Last week I joined almost 90 fourth graders on a pilgrimage to the place that changed the state of California forever: Coloma.
In January 1848, James Marshall discovered gold in the tailrace of Sutter’s Mill on the South Fork of the American River. There is much dispute about these facts but the effects can not be disputed. The discover of gold in Coloma set off the largest migration in human history. People from across the globe flocked to this quiet valley, displacing the native people and altering the landscape. Now, in the Spring of 2015, the town of Coloma is flooded with nine and ten year olds, with their makeshift gold pans and their unquenchable desire to see the glint of gold in their pans.
For my school, this is the highlight of their fourth grade year.
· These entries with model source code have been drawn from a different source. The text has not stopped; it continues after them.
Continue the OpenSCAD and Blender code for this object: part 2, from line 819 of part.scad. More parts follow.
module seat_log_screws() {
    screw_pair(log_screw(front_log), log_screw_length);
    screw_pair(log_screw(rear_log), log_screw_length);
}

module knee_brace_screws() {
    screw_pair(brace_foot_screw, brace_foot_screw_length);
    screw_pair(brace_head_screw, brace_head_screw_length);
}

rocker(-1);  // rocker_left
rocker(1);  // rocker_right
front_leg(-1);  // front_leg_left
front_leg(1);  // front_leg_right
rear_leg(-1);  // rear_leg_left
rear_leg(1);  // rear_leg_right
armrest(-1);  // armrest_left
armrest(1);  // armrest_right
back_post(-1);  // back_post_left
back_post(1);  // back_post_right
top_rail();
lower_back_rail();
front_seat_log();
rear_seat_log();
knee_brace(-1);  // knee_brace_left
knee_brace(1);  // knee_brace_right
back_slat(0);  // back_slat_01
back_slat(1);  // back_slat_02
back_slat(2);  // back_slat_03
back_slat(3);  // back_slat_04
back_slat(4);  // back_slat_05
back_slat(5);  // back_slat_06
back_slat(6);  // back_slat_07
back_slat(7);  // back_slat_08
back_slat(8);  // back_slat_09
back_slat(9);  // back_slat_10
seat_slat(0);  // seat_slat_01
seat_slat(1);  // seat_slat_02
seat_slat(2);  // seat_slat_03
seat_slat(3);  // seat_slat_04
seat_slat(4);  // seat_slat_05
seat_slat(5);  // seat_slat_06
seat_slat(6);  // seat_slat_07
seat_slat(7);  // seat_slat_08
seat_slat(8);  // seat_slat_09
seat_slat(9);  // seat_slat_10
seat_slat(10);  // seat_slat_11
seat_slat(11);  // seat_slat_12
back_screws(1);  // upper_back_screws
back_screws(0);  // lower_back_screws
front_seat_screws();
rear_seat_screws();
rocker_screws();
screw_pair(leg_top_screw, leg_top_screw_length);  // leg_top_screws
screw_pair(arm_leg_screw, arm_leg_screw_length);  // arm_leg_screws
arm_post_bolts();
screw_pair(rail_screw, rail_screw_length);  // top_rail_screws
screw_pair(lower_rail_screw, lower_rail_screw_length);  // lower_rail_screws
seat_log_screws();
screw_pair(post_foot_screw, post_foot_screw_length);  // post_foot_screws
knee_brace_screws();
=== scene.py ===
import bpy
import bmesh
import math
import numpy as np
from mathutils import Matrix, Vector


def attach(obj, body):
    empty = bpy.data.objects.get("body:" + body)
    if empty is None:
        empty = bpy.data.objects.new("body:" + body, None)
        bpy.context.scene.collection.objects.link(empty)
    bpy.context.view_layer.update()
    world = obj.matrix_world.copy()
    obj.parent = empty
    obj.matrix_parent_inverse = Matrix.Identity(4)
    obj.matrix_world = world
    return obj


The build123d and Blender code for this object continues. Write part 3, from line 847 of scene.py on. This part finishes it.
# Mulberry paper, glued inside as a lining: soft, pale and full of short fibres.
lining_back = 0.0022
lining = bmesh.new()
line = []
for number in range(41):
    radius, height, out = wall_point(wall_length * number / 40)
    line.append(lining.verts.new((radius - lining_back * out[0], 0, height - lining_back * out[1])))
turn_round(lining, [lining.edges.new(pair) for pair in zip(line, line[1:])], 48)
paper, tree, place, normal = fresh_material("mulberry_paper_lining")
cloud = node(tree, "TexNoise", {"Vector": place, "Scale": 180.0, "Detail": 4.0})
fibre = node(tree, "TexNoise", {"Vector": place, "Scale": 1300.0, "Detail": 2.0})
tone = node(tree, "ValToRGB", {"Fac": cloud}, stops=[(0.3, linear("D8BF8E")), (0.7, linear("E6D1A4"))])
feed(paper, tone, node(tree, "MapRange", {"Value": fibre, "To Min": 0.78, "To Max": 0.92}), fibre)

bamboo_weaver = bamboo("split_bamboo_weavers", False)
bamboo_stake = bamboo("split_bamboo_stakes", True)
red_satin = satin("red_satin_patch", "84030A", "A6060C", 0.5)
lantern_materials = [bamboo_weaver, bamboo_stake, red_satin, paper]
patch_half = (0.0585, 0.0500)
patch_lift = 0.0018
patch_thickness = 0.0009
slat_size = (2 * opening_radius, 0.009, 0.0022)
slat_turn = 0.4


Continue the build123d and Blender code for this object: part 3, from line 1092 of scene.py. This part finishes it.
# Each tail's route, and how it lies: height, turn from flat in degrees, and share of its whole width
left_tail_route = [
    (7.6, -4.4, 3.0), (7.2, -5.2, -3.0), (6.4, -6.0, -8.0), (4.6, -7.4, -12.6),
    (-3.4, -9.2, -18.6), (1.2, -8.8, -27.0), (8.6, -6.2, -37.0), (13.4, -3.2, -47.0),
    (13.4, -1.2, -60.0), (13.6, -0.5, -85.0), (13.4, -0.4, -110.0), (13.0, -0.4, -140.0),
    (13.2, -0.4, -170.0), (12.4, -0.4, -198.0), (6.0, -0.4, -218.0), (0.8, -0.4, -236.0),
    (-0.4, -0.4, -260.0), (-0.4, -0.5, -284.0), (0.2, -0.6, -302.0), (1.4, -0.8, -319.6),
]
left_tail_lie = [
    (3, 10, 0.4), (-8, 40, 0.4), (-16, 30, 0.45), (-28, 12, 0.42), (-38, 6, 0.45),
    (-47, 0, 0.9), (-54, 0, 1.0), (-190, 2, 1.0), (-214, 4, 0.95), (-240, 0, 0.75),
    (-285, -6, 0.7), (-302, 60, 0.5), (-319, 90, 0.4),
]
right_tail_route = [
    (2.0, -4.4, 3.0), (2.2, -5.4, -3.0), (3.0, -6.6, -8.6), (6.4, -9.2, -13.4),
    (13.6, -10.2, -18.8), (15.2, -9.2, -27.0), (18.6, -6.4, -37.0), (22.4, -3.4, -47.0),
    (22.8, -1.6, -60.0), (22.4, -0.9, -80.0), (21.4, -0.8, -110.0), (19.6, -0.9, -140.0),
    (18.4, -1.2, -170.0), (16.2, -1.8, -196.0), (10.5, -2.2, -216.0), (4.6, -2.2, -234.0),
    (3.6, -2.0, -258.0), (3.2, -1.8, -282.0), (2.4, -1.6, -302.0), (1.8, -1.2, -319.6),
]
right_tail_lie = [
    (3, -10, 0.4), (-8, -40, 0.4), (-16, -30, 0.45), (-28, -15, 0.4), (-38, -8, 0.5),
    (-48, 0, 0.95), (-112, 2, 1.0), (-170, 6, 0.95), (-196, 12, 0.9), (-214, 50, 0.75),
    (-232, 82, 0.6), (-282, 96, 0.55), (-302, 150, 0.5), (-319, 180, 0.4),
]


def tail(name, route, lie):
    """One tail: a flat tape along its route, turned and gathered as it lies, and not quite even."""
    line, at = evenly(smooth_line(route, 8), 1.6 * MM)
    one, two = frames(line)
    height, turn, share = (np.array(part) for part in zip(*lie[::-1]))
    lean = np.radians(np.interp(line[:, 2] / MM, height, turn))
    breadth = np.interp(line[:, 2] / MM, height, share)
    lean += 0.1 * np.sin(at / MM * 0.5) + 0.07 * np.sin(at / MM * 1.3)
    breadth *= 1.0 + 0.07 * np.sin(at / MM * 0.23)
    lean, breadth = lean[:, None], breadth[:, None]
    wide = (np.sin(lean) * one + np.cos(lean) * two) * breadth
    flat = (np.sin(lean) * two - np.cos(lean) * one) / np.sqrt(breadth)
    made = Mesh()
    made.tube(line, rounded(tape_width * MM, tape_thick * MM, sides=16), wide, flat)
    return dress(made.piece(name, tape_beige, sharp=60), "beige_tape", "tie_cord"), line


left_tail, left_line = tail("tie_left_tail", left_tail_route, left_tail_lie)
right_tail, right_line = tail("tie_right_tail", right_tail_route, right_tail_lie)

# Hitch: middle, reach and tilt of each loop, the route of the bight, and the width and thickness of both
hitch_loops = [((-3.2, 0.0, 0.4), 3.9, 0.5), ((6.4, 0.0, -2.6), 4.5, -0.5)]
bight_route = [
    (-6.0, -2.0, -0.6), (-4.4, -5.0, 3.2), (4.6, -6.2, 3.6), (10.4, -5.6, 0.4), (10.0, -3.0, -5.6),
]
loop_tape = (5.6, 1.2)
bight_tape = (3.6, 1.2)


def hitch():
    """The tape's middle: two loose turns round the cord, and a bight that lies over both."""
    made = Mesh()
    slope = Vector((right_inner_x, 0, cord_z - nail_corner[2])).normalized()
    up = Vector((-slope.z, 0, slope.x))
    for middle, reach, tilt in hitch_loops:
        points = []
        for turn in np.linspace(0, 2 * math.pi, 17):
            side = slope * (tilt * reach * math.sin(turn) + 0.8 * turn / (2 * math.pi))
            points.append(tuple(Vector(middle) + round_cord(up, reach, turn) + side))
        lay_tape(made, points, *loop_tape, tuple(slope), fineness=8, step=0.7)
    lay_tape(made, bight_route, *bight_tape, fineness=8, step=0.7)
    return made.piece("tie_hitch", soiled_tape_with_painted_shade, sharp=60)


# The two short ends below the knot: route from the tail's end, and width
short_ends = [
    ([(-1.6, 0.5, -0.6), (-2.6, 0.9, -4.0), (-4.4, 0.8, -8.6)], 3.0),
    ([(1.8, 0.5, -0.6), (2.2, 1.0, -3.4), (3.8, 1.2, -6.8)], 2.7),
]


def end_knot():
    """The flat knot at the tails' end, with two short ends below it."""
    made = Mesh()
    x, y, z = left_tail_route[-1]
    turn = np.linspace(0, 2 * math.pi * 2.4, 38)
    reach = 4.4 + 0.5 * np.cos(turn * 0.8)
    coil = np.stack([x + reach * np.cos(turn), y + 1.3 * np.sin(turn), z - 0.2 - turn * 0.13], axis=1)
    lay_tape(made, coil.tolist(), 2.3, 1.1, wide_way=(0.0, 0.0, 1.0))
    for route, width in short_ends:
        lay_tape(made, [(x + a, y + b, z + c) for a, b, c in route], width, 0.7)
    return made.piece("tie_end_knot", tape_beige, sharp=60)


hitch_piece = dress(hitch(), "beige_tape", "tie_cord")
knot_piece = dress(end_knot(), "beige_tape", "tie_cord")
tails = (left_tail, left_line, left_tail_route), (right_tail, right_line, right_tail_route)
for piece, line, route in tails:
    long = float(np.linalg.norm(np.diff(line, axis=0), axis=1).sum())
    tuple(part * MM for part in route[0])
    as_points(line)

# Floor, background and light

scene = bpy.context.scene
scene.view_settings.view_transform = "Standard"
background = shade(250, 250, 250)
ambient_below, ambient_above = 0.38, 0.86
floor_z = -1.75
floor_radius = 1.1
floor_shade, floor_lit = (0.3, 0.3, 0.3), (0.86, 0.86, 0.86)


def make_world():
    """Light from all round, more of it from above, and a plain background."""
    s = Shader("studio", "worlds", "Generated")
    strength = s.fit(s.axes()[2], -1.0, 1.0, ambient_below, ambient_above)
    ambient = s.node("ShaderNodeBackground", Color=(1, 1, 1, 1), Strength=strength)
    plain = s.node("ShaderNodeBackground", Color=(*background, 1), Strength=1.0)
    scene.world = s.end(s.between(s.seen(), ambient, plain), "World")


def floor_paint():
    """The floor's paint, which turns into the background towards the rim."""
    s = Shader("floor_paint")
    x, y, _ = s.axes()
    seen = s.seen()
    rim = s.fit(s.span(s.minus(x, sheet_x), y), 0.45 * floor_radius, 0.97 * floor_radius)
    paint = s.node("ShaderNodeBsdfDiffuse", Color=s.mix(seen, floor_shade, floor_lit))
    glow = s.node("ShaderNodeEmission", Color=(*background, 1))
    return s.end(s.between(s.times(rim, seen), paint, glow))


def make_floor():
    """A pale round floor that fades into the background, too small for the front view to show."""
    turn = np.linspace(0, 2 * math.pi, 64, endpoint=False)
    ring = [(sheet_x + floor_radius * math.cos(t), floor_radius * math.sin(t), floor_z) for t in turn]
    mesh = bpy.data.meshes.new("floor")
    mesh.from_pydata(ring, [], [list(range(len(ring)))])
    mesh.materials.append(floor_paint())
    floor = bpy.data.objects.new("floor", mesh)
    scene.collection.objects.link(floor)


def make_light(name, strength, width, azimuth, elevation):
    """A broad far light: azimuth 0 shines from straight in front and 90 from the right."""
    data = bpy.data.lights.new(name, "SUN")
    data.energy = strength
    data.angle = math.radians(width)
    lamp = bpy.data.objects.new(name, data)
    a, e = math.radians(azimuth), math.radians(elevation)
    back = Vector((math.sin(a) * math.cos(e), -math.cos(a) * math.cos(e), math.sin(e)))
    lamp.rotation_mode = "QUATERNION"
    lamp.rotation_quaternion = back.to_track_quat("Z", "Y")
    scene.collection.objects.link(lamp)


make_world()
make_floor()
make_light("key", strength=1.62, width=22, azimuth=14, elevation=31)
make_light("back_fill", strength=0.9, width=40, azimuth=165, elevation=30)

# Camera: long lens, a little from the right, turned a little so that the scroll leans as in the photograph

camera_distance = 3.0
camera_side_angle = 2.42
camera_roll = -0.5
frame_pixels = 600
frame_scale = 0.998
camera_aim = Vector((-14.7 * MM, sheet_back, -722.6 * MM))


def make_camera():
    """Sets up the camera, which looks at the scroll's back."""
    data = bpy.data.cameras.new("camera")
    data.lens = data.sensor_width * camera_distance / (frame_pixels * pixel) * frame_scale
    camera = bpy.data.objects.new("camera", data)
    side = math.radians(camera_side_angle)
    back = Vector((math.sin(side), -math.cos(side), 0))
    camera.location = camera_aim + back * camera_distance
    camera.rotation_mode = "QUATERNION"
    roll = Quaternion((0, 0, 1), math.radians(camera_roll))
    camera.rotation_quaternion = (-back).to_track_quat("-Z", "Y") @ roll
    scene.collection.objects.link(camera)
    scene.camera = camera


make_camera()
An adventure that lingers long in the mind and also creates students that are stronger, more independent, and resilient by the time they recross the American River on the 1915 Coloma Bridge for the final time. The true gold that they find are not the tiny flecks of gold, swishing in the bottom of their gold pans but the transformational journey they have taken over the course of three days. The journey from Greenhorn to Sourdough.
This is the field trip where I really see my students shine. They have been on a journey of joy, scrapped knees, and tears. Along the way, they have lived the life of a gold miner, felt a connection with the earth, danced the Virginia Reel, and conquered many of their fears. A journey that has all the highs and lows of a tide chart and they somehow come out the other end changed in some way. This metamorphosis is symbolized and celebrated in a ceremony on the banks of the South Fork of the American River. In the ceremony, they dip their gold pouches in the waters of the famed American River, just upstream from the site of Sutter’s Mill, and when they put their pouches back around their necks, they have become experienced Sourdoughs.
While the Greenhorns were dipping their pouches in the waters, I walked out to a rock that faced downstream, filled a cup with American River water and made a quick sketch of the scene to capture the mood and moment.
Corvidsketcher dipping his own gold pouch into the waters of the South Fork of the American River on his first journey to Coloma in May of 2014, almost 166 years after gold was discovered just downstream.